=== MATERIAL FOR THIS TASK ===

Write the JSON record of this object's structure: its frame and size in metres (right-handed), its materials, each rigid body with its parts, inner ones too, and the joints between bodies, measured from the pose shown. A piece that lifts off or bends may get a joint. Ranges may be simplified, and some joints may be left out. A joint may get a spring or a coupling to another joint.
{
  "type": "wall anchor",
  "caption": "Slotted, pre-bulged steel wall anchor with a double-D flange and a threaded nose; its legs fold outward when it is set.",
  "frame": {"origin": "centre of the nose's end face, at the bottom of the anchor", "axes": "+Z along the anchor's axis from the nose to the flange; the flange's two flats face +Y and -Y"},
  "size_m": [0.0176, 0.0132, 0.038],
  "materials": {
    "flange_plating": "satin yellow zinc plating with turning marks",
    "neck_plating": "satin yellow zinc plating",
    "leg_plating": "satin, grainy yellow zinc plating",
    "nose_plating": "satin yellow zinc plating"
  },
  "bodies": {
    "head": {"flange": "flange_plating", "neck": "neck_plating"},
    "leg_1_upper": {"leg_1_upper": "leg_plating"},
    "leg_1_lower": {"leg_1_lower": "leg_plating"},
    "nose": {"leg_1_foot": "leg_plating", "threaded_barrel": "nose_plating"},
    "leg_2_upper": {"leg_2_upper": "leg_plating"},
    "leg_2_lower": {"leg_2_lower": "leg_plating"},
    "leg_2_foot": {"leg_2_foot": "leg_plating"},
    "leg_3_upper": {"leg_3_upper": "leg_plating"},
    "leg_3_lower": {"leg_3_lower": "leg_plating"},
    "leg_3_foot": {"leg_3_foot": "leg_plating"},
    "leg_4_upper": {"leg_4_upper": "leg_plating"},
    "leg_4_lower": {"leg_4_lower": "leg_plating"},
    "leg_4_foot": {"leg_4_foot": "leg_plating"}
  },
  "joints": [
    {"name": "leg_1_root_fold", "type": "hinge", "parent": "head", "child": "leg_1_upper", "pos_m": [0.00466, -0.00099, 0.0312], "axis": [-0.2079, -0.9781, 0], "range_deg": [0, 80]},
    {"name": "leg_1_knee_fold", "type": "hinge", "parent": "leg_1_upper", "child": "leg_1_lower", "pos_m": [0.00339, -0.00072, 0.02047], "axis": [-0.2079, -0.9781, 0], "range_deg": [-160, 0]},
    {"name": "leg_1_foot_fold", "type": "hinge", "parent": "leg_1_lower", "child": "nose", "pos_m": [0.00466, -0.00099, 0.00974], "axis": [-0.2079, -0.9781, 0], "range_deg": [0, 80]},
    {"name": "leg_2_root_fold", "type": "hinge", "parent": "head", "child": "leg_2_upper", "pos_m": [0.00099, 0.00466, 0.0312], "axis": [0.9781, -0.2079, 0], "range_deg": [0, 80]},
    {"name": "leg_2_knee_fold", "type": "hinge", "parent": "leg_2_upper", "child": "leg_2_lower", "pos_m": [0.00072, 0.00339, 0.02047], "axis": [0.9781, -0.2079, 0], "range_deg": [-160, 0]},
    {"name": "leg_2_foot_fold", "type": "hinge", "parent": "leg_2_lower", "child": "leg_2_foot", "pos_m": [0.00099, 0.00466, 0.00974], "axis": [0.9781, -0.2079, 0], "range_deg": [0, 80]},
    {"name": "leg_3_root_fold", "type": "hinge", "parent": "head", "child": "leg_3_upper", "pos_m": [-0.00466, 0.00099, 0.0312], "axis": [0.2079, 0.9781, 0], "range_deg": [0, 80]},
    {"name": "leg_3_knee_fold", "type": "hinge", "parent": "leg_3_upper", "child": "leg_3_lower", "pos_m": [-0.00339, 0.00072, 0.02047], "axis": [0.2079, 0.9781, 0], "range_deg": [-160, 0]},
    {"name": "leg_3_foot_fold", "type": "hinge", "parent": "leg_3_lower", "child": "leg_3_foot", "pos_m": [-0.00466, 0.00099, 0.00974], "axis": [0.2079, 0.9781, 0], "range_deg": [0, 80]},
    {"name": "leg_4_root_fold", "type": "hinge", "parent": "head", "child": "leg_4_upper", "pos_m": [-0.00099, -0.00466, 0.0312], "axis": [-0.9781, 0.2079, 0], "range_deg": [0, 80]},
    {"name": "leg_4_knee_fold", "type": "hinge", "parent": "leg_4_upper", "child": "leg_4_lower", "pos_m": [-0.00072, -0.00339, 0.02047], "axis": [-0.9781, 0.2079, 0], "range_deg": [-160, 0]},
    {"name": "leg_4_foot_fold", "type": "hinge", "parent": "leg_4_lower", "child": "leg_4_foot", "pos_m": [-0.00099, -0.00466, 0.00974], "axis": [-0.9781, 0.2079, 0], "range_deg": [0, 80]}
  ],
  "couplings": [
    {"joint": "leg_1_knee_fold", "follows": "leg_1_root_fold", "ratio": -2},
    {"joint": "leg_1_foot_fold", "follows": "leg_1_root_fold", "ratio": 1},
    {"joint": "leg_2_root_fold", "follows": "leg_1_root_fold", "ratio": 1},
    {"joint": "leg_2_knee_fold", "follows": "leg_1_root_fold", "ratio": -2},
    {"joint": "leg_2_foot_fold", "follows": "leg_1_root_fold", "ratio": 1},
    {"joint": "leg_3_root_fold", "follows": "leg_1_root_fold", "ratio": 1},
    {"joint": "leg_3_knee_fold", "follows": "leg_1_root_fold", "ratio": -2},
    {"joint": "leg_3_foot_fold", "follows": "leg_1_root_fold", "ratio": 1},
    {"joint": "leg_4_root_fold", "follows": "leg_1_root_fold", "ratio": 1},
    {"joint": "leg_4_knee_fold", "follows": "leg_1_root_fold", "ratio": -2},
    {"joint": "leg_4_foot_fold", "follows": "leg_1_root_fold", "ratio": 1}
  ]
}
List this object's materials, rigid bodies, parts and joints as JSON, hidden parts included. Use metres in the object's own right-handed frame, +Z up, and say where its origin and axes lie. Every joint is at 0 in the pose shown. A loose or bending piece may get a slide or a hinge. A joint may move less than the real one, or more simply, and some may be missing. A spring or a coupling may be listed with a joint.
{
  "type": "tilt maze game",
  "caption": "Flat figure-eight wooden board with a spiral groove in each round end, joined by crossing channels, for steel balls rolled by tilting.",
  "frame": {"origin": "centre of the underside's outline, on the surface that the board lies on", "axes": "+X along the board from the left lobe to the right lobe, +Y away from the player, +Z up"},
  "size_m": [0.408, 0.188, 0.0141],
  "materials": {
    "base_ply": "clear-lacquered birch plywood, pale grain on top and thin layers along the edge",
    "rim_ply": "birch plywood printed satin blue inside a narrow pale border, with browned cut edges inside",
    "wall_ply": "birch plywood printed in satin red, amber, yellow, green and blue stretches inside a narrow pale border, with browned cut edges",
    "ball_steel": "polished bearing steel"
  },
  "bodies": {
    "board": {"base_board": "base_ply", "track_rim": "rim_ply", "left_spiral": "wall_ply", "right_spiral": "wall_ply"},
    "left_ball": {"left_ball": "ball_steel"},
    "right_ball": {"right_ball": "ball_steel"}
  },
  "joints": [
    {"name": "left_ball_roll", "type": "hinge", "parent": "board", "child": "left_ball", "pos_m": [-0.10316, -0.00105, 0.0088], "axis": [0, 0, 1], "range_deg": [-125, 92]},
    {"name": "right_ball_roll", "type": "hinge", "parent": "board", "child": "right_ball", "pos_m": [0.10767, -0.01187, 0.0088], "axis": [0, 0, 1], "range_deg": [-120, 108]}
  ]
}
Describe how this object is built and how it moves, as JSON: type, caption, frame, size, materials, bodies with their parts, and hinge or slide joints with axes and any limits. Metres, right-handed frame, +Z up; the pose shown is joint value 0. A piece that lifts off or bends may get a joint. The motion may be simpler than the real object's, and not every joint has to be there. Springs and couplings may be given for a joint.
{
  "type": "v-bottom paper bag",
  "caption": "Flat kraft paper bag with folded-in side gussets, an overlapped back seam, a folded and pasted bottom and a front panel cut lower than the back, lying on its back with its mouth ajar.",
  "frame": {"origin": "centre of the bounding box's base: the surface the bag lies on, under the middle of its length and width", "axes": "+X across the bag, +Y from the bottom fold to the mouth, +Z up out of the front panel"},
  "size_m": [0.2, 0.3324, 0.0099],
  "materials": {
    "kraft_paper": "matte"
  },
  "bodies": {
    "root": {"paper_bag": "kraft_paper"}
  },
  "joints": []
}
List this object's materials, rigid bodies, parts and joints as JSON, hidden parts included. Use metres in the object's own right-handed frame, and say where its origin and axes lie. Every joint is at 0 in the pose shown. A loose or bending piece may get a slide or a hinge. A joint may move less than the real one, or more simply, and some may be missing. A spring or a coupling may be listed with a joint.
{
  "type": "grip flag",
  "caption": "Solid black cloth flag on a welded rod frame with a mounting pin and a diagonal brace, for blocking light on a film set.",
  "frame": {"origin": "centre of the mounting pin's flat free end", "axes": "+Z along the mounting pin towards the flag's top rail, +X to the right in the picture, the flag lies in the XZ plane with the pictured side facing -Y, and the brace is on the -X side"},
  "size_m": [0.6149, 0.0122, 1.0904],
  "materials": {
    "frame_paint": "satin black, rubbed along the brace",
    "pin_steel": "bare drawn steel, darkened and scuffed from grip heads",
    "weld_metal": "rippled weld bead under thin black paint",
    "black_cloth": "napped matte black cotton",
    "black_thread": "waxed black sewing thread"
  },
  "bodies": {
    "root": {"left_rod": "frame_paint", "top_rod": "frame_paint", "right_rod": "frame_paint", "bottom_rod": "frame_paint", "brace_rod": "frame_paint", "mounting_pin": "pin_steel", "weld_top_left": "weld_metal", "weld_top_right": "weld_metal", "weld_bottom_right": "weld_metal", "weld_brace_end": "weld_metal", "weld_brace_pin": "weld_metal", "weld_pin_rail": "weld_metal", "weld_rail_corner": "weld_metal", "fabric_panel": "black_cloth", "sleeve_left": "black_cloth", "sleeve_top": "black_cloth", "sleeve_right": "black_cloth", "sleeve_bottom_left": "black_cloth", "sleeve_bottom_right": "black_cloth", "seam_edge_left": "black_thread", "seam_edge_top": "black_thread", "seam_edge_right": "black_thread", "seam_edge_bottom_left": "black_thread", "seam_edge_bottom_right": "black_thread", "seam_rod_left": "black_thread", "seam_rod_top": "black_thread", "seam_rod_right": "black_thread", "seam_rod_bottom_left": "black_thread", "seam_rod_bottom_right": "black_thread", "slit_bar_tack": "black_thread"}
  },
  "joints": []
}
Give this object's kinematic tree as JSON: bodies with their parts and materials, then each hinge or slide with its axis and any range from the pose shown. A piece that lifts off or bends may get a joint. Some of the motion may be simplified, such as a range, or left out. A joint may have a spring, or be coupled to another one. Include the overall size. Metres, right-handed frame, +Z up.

===

-- GOAL --
Tally the lines containing "loose". Provide the number without any other words.

-- REPLY TO THE EXERCISE --
2